Of course, California’s population is becoming more Hispanic, while Hispanic freshmen enrollment is down at both UC Berkeley and UCLA. (It is level or slightly up at UC San Diego and at the Universities of Florida and Texas, according to Colburn’s research.) In contrast, Asian enrollment is way up at all five schools — and white enrollment has declined on all five campuses.

“While the percent of whites as a proportion of the population had been declining in all three states, thus lending justification for the decline in the number of white students, this is an important trend,” Colburn concluded. “For those who campaigned for the elimination of affirmative action in the belief it would advantage the admission of white students, the trend … can hardly be satisfying.”

Nevertheless, in the absence of affirmative action, whites and Asians dominate the elite campuses.

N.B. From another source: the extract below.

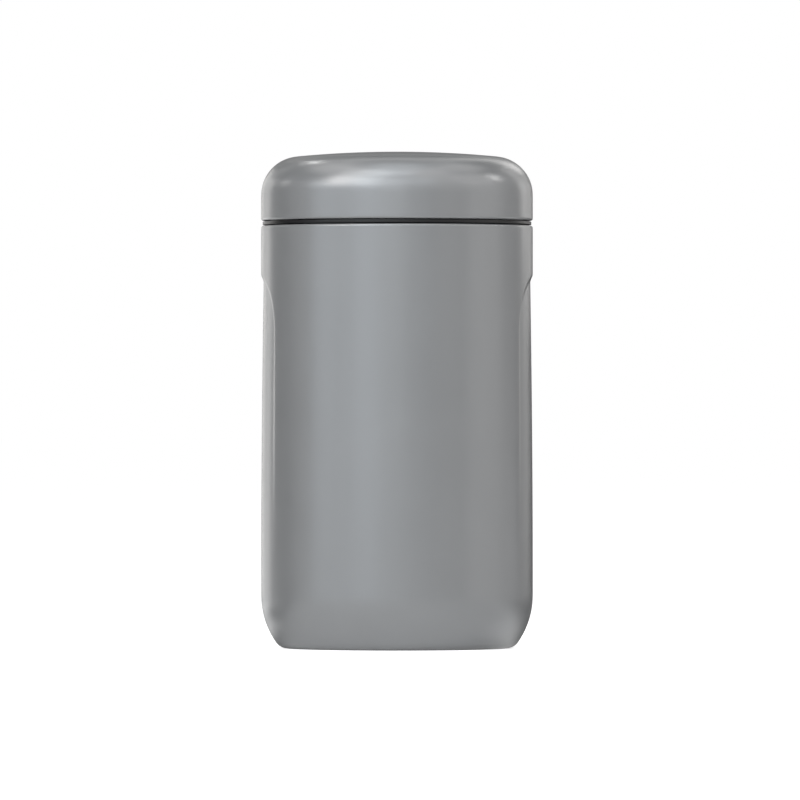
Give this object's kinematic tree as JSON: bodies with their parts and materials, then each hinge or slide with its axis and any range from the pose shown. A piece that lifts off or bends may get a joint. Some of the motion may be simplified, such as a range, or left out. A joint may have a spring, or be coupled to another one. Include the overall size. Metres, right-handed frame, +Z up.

And that makes a lot of educators uncomfortable.

“Fifty years from now, we could have a situation where only about a quarter of students enrolled in elite institutions are minorities, when 60 percent of the country is minority,” said John Yun, an assistant professor of education at the University of California, Santa Barbara. “That’s not implausible.”

Certainly not to Liu, who finds the prospect unsettling.

“People say, ‘Why don’t we get rid of affirmative action and focus on the root of the problem: the tremendous racial disparity in (the quality level of) K-12 schools?’” he noted. “That would be a fine argument (for the elimination of affirmative action) if we had a serious social commitment to do that. But the fact is we don’t, and I would suggest there isn’t a lot of willpower to change that.

“The way we’re headed, at least in California, is toward a two-tiered society that is stratified on the basis of race. That is just not a functional arrangement for a functional democracy.”